I'm a .NET silverlight developer. After last project i want to have a rest from this tech and want to learn something new. My next project will be an app for managing workflow of a company.This app will need printing support, export to office formats, document management, maybe authorization\authentication.
Can you suggest what technology should i try or just have a rest and get back to SL?

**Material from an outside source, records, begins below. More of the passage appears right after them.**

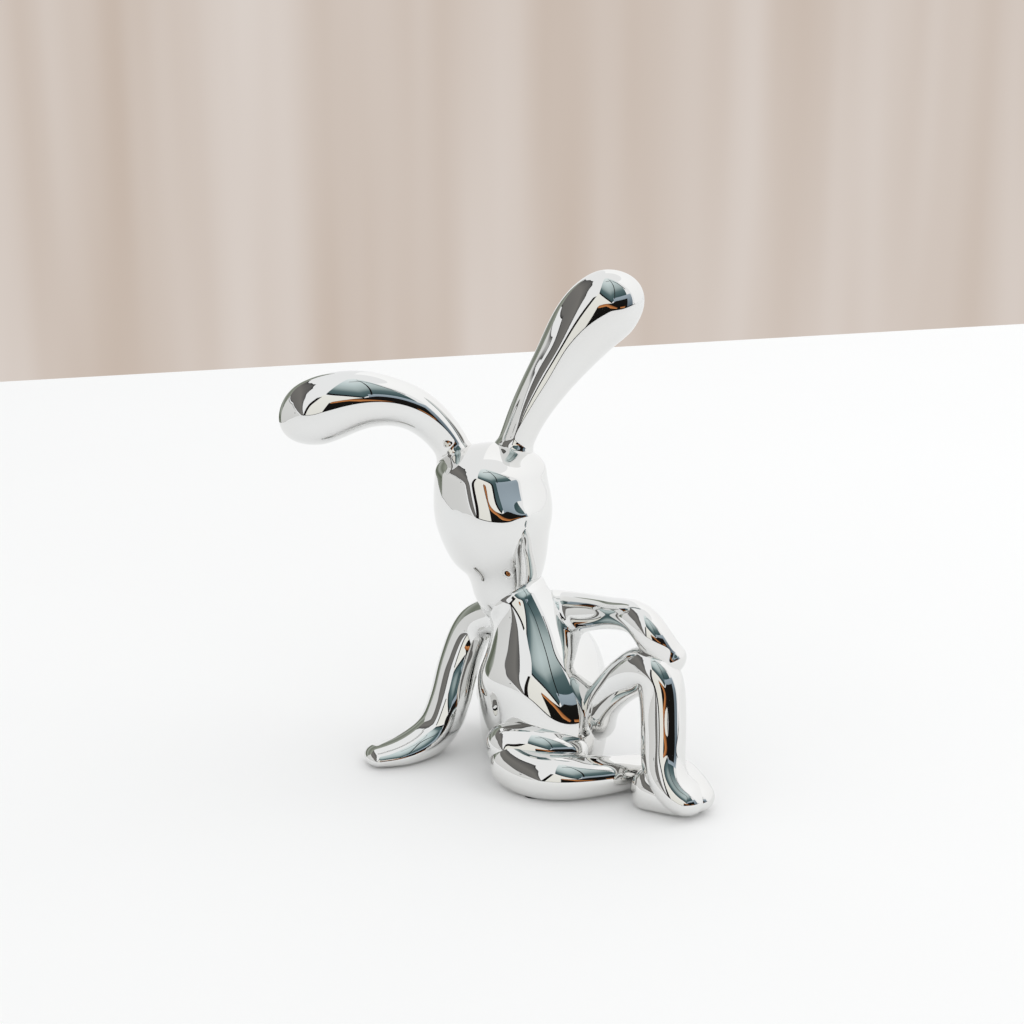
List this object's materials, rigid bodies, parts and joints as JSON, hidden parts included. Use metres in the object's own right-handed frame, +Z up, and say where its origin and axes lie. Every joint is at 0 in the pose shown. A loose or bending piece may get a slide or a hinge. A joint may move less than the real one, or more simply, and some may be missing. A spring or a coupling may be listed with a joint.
{
  "type": "rabbit figurine",
  "caption": "Mirror-plated sitting rabbit ornament, propped on one straight arm, with a raised knee, a folded leg, a drooping ear and a raised ear.",
  "frame": {"origin": "on the surface that the rabbit sits on, in the middle of the ornament's bounding box", "axes": "+Z up; the viewer of the picture stands on the -Y side; the rabbit's right hand is at -X and its raised left knee at +X"},
  "size_m": [0.1682, 0.097, 0.1938],
  "materials": {
    "plating": "mirror-polished silver plating over a cast body",
    "pin": "plain drawn steel pin",
    "pad": "matt rubber"
  },
  "bodies": {
    "root": {"torso": "plating", "head": "plating", "right_ear": "plating", "left_ear": "plating", "right_arm": "plating", "right_leg": "plating", "left_leg": "plating", "left_arm": "plating", "tail": "plating", "neck_pin": "pin", "right_ear_pin": "pin", "left_ear_pin": "pin", "right_shoulder_pin": "pin", "left_shoulder_pin": "pin", "right_hip_pin": "pin", "left_hip_pin": "pin", "tail_pin": "pin", "seat_pad": "pad", "right_hand_pad": "pad", "right_shin_pad": "pad", "left_foot_pad": "pad", "right_foot_pad": "pad"}
  },
  "joints": []
}
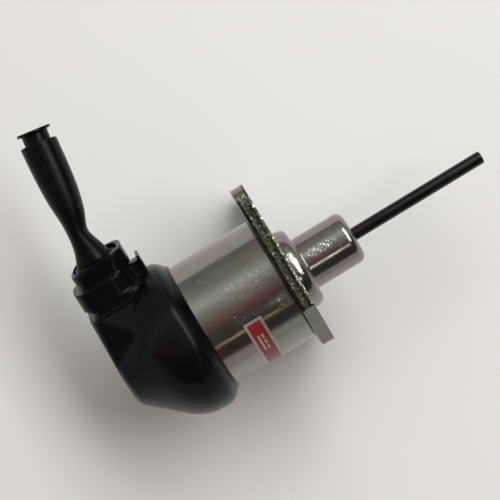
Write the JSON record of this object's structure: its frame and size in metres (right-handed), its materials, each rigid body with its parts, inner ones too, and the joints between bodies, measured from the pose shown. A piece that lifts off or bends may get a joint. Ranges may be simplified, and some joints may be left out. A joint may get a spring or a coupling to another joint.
{
  "type": "fuel shutoff solenoid",
  "caption": "Flanged plunger solenoid: plated can and nose, sprung push rod, moulded rear cap with a side connector closed by a soft dust plug.",
  "frame": {"origin": "on the plunger axis, at the flange's mounting face where the locating collar begins", "axes": "+X along the push rod away from the can, +Y to the connector side, +Z to the label side"},
  "size_m": [0.1256, 0.1004, 0.072],
  "materials": {
    "zinc_plate": "iridescent zinc plating with fine pits",
    "bare_steel": "turned steel",
    "black_rod": "gloss black coated steel",
    "black_cap": "satin black moulded nylon",
    "black_vinyl": "soft black vinyl",
    "black_rubber": "nitrile rubber",
    "brass": "drawn brass",
    "tin_blade": "tinned brass",
    "nylon": "natural nylon",
    "copper_wire": "enamelled copper winding",
    "coil_tape": "insulating tape",
    "lead_sleeve": "insulated lead",
    "spring_wire": "spring steel wire",
    "label_foil": "red printed foil with a silver border"
  },
  "bodies": {
    "solenoid": {"housing_can": "zinc_plate", "flange_plate": "zinc_plate", "nose_tube": "zinc_plate", "nose_bushing": "brass", "rod_wiper": "black_rubber", "guide_tube": "brass", "bobbin": "nylon", "coil_winding": "copper_wire", "coil_tape": "coil_tape", "rear_plate": "bare_steel", "rear_pole": "bare_steel", "bumper_ring": "black_rubber", "return_spring": "spring_wire", "rear_cap": "black_cap", "cap_seal": "black_rubber", "terminal_blade_1": "tin_blade", "terminal_blade_2": "tin_blade", "lead_wire_1": "lead_sleeve", "lead_wire_2": "lead_sleeve", "dust_plug": "black_vinyl", "rating_label": "label_foil"},
    "plunger": {"armature": "bare_steel", "push_rod": "black_rod", "rod_clip": "spring_wire"}
  },
  "joints": [
    {"name": "plunger_slide", "type": "slide", "parent": "solenoid", "child": "plunger", "axis": [1, 0, 0], "range_m": [-0.012, 0], "stiffness_N_per_m": 600, "springref_m": 0.012, "deforming": ["return_spring"]}
  ]
}
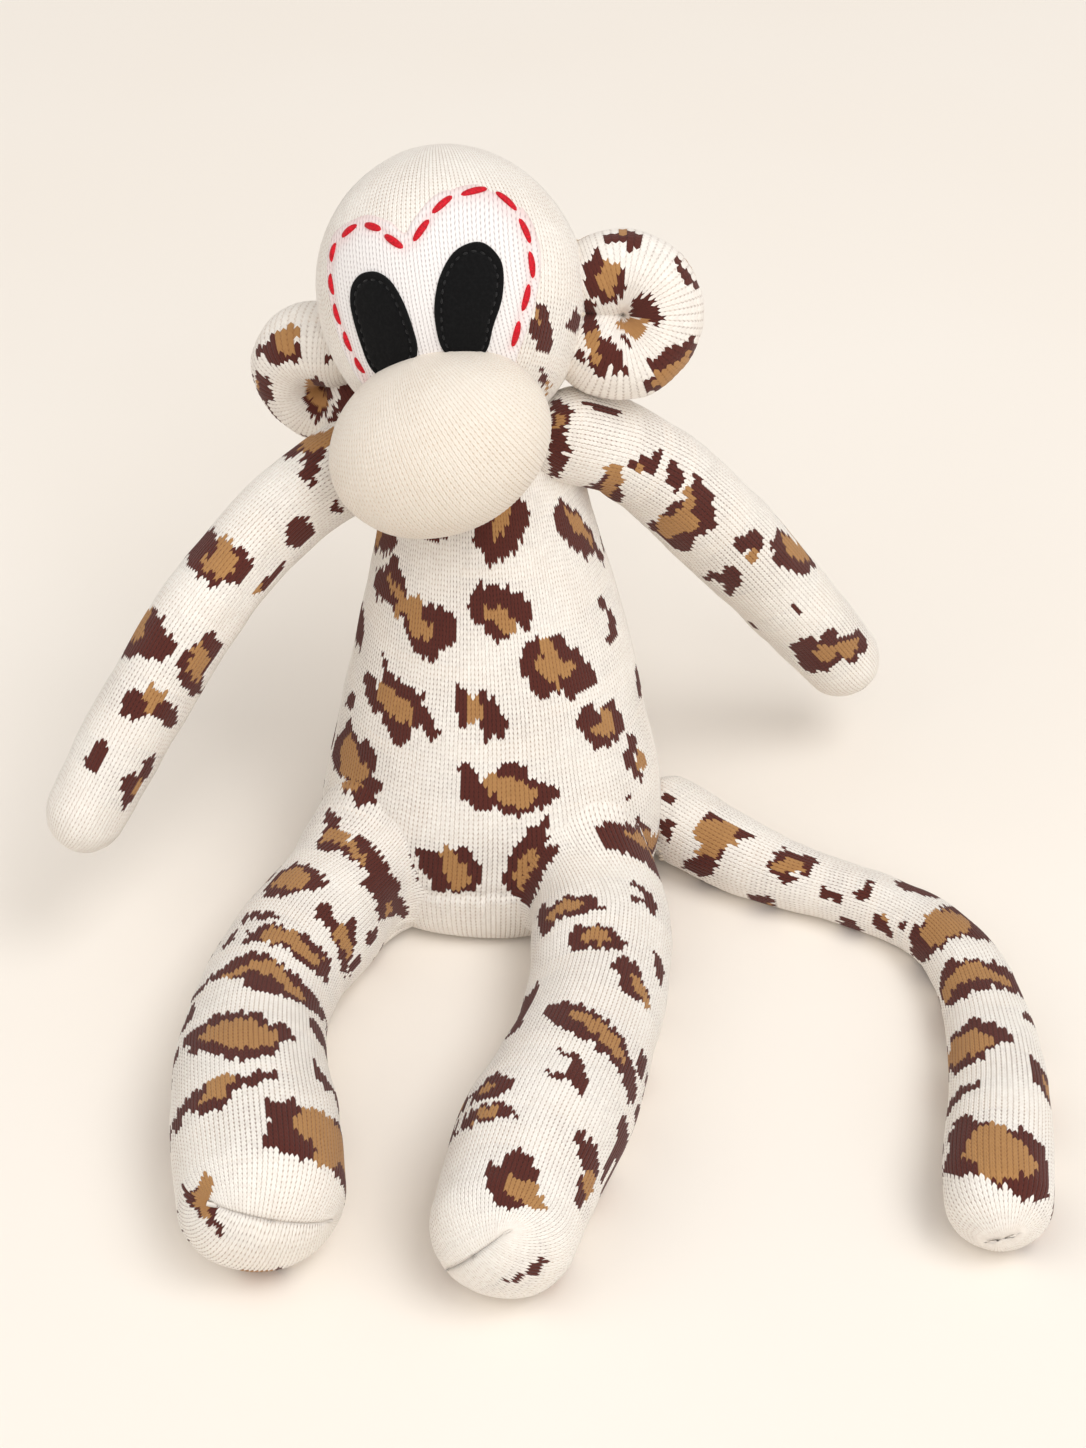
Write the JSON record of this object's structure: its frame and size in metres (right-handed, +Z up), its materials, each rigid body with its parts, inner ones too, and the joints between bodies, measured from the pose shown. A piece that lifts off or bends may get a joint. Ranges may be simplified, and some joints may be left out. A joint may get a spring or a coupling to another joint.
{
  "type": "sock monkey doll",
  "caption": "Stuffed monkey doll sewn from leopard-spotted knit socks, sitting with long limbs and tail, felt eyes, a plump plain muzzle and curled ears.",
  "frame": {"origin": "on the floor, in the middle of the flat underside that the doll sits on", "axes": "+Z up, -Y the way the doll faces, +X towards the doll's own left hand"},
  "size_m": [0.3493, 0.328, 0.2679],
  "materials": {
    "leopard_knit": "matte, cream with brown and tan leopard spots",
    "muzzle_knit": "matte, plain warm cream",
    "patch_knit": "matte, plain off-white",
    "black_felt": "matte",
    "red_thread": "matte",
    "cream_thread": "matte",
    "stuffing": "fluffy"
  },
  "bodies": {
    "torso": {"torso_sock": "leopard_knit", "torso_stuffing": "stuffing", "leg_left_thread": "cream_thread", "leg_right_thread": "cream_thread"},
    "neck": {"neck_thread": "cream_thread"},
    "head": {"head_sock": "leopard_knit", "head_stuffing": "stuffing", "face_patch": "patch_knit", "face_patch_stitching": "red_thread", "eye_left": "black_felt", "eye_right": "black_felt", "muzzle_sock": "muzzle_knit", "muzzle_stuffing": "stuffing", "muzzle_thread": "cream_thread", "ear_left_thread": "cream_thread", "ear_right_thread": "cream_thread"},
    "ear_left": {"ear_left_sock": "leopard_knit", "ear_left_stuffing": "stuffing"},
    "ear_right": {"ear_right_sock": "leopard_knit", "ear_right_stuffing": "stuffing"},
    "arm_left_seam": {"arm_left_thread": "cream_thread"},
    "arm_right_seam": {"arm_right_thread": "cream_thread"},
    "arm_left": {"arm_left_sock": "leopard_knit", "arm_left_stuffing": "stuffing"},
    "arm_right": {"arm_right_sock": "leopard_knit", "arm_right_stuffing": "stuffing"},
    "leg_left": {"leg_left_sock": "leopard_knit", "leg_left_stuffing": "stuffing"},
    "leg_right": {"leg_right_sock": "leopard_knit", "leg_right_stuffing": "stuffing"},
    "tail_seam": {"tail_thread": "cream_thread"},
    "tail": {"tail_sock": "leopard_knit", "tail_stuffing": "stuffing"}
  },
  "joints": [
    {"name": "head_turn", "type": "hinge", "parent": "torso", "child": "neck", "pos_m": [-0.01017, 0.04571, 0.20635], "axis": [0.2371, 0.009, -0.9714], "range_deg": [-8, 12]},
    {"name": "head_nod", "type": "hinge", "parent": "neck", "child": "head", "pos_m": [-0.01017, 0.04571, 0.20635], "axis": [-0.9671, 0.119, -0.225], "range_deg": [-3, 12]},
    {"name": "ear_left_fold", "type": "hinge", "parent": "head", "child": "ear_left", "pos_m": [0.04095, 0.04406, 0.21044], "axis": [-0.065, -0.4229, -0.9038], "range_deg": [-20, 20]},
    {"name": "ear_right_fold", "type": "hinge", "parent": "head", "child": "ear_right", "pos_m": [-0.05147, 0.0612, 0.18188], "axis": [-0.4359, -0.075, 0.8969], "range_deg": [-20, 20]},
    {"name": "arm_left_swing", "type": "hinge", "parent": "torso", "child": "arm_left_seam", "pos_m": [0.04449, 0.03735, 0.16264], "axis": [-0.9501, 0.043, -0.309], "range_deg": [-40, 90]},
    {"name": "arm_left_raise", "type": "hinge", "parent": "arm_left_seam", "child": "arm_left", "pos_m": [0.04449, 0.03735, 0.16264], "axis": [-0.041, -0.9991, -0.013], "range_deg": [-8, 50]},
    {"name": "arm_right_swing", "type": "hinge", "parent": "torso", "child": "arm_right_seam", "pos_m": [-0.05073, 0.02897, 0.15289], "axis": [-0.9543, -0.149, 0.2591], "range_deg": [-40, 72]},
    {"name": "arm_right_raise", "type": "hinge", "parent": "arm_right_seam", "child": "arm_right", "pos_m": [-0.05073, 0.02897, 0.15289], "axis": [-0.144, 0.9888, 0.039], "range_deg": [-13, 50]},
    {"name": "leg_left_swing", "type": "hinge", "parent": "torso", "child": "leg_left", "pos_m": [0.03846, -0.06704, 0.0235], "axis": [-0.9737, 0.2279, 0], "range_deg": [-45, 50]},
    {"name": "leg_right_swing", "type": "hinge", "parent": "torso", "child": "leg_right", "pos_m": [-0.05406, -0.058, 0.0235], "axis": [-0.9918, 0.128, 0], "range_deg": [-45, 50]},
    {"name": "tail_lift", "type": "hinge", "parent": "torso", "child": "tail_seam", "pos_m": [0.07591, -0.00701, 0.0135], "axis": [-0.9986, 0.053, 0], "range_deg": [-30, 60]},
    {"name": "tail_swing", "type": "hinge", "parent": "tail_seam", "child": "tail", "pos_m": [0.07591, -0.00701, 0.0135], "axis": [0, 0, 1], "range_deg": [-15, 60]}
  ]
}
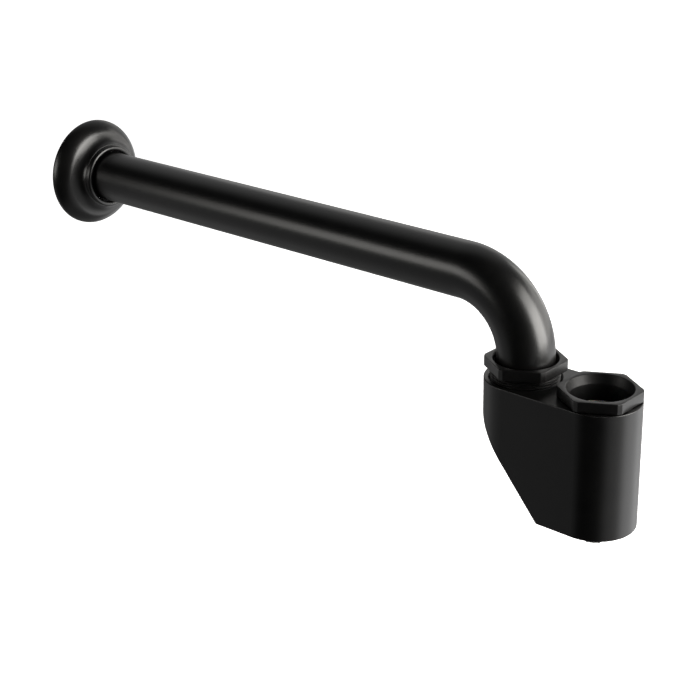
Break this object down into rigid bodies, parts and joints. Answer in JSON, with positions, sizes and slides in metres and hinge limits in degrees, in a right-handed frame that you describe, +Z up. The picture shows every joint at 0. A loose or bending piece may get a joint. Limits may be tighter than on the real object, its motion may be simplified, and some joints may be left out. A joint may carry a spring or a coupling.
{
  "type": "p trap",
  "caption": "Wash basin P trap: slot-shaped cast body with a slanted back, two hexagonal gland nuts, and a bent waste pipe that runs to a bell-shaped wall escutcheon.",
  "frame": {"origin": "centre of the inlet port, on the inlet nut's bore axis, level with the body's top face", "axes": "+Z up along the inlet bore, out of its mouth; +Y towards the wall, along the waste pipe; +X to the right, seen from the front"},
  "size_m": [0.0694, 0.4408, 0.1697],
  "materials": {
    "black_coat": "satin black powder coat on brass",
    "black_rubber": "matte moulded rubber",
    "white_plastic": "matte moulded polypropylene"
  },
  "bodies": {
    "trap": {"trap_body": "black_coat", "inlet_seal": "black_rubber", "outlet_seal": "black_rubber"},
    "inlet_ring": {"inlet_slip_ring": "white_plastic"},
    "inlet_nut": {"inlet_gland_nut": "black_coat"},
    "outlet_ring": {"outlet_slip_ring": "white_plastic"},
    "outlet_nut": {"outlet_gland_nut": "black_coat"},
    "pipe": {"wall_pipe": "black_coat"},
    "escutcheon": {"wall_escutcheon": "black_coat", "escutcheon_grip_ring": "black_rubber"},
    "gasket": {"drain_gasket": "black_rubber"},
    "plug": {"drain_plug": "black_coat"}
  },
  "joints": [
    {"name": "inlet_nut_lift", "type": "slide", "parent": "trap", "child": "inlet_ring", "axis": [0, 0, 1], "range_m": [-0.00001, 0.00901]},
    {"name": "inlet_nut_turn", "type": "hinge", "parent": "inlet_ring", "child": "inlet_nut", "pos_m": [0, 0, 0], "axis": [0, 0, 1], "range_deg": [0, 2160]},
    {"name": "outlet_nut_lift", "type": "slide", "parent": "trap", "child": "outlet_ring", "axis": [0, 0, 1], "range_m": [-0.00461, 0.00391]},
    {"name": "outlet_nut_turn", "type": "hinge", "parent": "outlet_ring", "child": "outlet_nut", "pos_m": [0, 0.0475, 0], "axis": [0, 0, 1], "range_deg": [-1104, 936]},
    {"name": "drain_plug_drop", "type": "slide", "parent": "trap", "child": "gasket", "axis": [0, 0, -1], "range_m": [-0.00001, 0.00751]},
    {"name": "drain_plug_turn", "type": "hinge", "parent": "gasket", "child": "plug", "pos_m": [0, 0, 0], "axis": [0, 0, -1], "range_deg": [0, 1800]},
    {"name": "pipe_swivel", "type": "hinge", "parent": "trap", "child": "pipe", "pos_m": [0, 0.0475, 0], "axis": [0, 0, 1], "range_deg": [-135, 135]},
    {"name": "escutcheon_slide", "type": "slide", "parent": "pipe", "child": "escutcheon", "axis": [0, -1, 0], "range_m": [0, 0.28]}
  ],
  "couplings": [
    {"joint": "inlet_nut_lift", "follows": "inlet_nut_turn", "m_per_rad": 0.00023873},
    {"joint": "outlet_nut_lift", "follows": "outlet_nut_turn", "m_per_rad": 0.00023873},
    {"joint": "drain_plug_drop", "follows": "drain_plug_turn", "m_per_rad": 0.00023873}
  ]
}
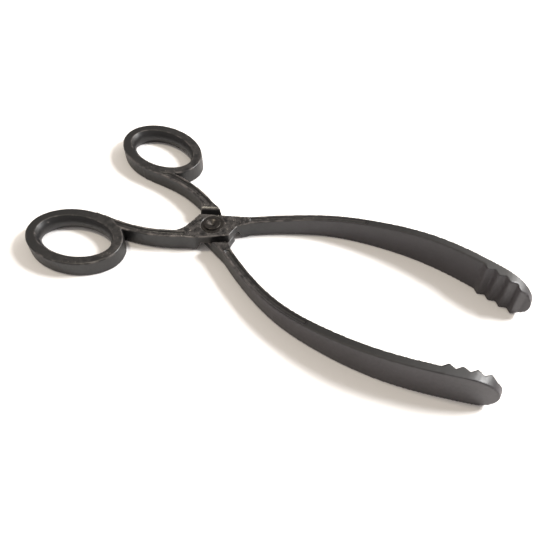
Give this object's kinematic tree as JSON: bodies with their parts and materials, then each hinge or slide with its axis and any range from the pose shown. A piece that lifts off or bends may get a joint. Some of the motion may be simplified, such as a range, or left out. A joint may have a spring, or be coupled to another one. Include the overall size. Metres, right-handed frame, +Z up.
{
  "type": "scissor tongs",
  "caption": "Scissor-handled kitchen tongs: crossed moulded arms with oval finger loops and bowed, deep jaws with ridged tips, turning on a sprung rivet.",
  "frame": {"origin": "centre of the footprint of the open tongs, on the surface they lie on", "axes": "+X from the finger loops to the jaw tips, +Z up along the pivot axis"},
  "size_m": [0.2317, 0.1102, 0.0187],
  "materials": {
    "black_plastic": "moulded, satin with glossy edges",
    "blackened_steel": "black finish, glossy",
    "bush_steel": "turned",
    "spring_steel": "drawn wire"
  },
  "bodies": {
    "lower": {"lower_arm": "black_plastic", "pivot_rivet": "blackened_steel", "pivot_bush": "bush_steel", "rivet_washer": "blackened_steel", "torsion_spring": "spring_steel"},
    "upper": {"upper_arm": "black_plastic"}
  },
  "joints": [
    {"name": "pivot", "type": "hinge", "parent": "lower", "child": "upper", "pos_m": [-0.03375, 0, 0.00515], "axis": [0, 0, -1], "range_deg": [0, 17.2], "stiffness_Nm_per_rad": 0.085, "springref_deg": -34.38, "deforming": ["torsion_spring"]}
  ]
}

And should it be a web app or just break it down to multipe desktop programs?
views:
62answers:
1First off: there's no right answer. If you jump through enough hoops, you should be able to do everything you describe either with Silverlight, WPF, Flash, WinForms, Java, or just straight HTML/Javascript. So other things will need to drive your decision.
But a few observations:
If you need the sort of things that Silverlight gives you (mostly just near painless web access), then, yeah, I'd continue with Silverlight. But some of the things you mention might be a little more complicated with Silverlight than with straight WPF. If I were in your shoes, I'd start by seeing whether WPF would give you what you need. It's close enough to Silverlight that picking it up shouldn't be particularly difficult, and it gives you more flexibility on how you architect your solution.
This may be changing, but my opinion is still that you can get more functionality faster out of a desktop app than you can out of a web application. So unless there's a need for web-specific functionality, my preference is to approach LOB applications with desktop technologies. (Other folks may disagree, of course, and I'm not so convinced I'm right that I'd bother to argue my point.)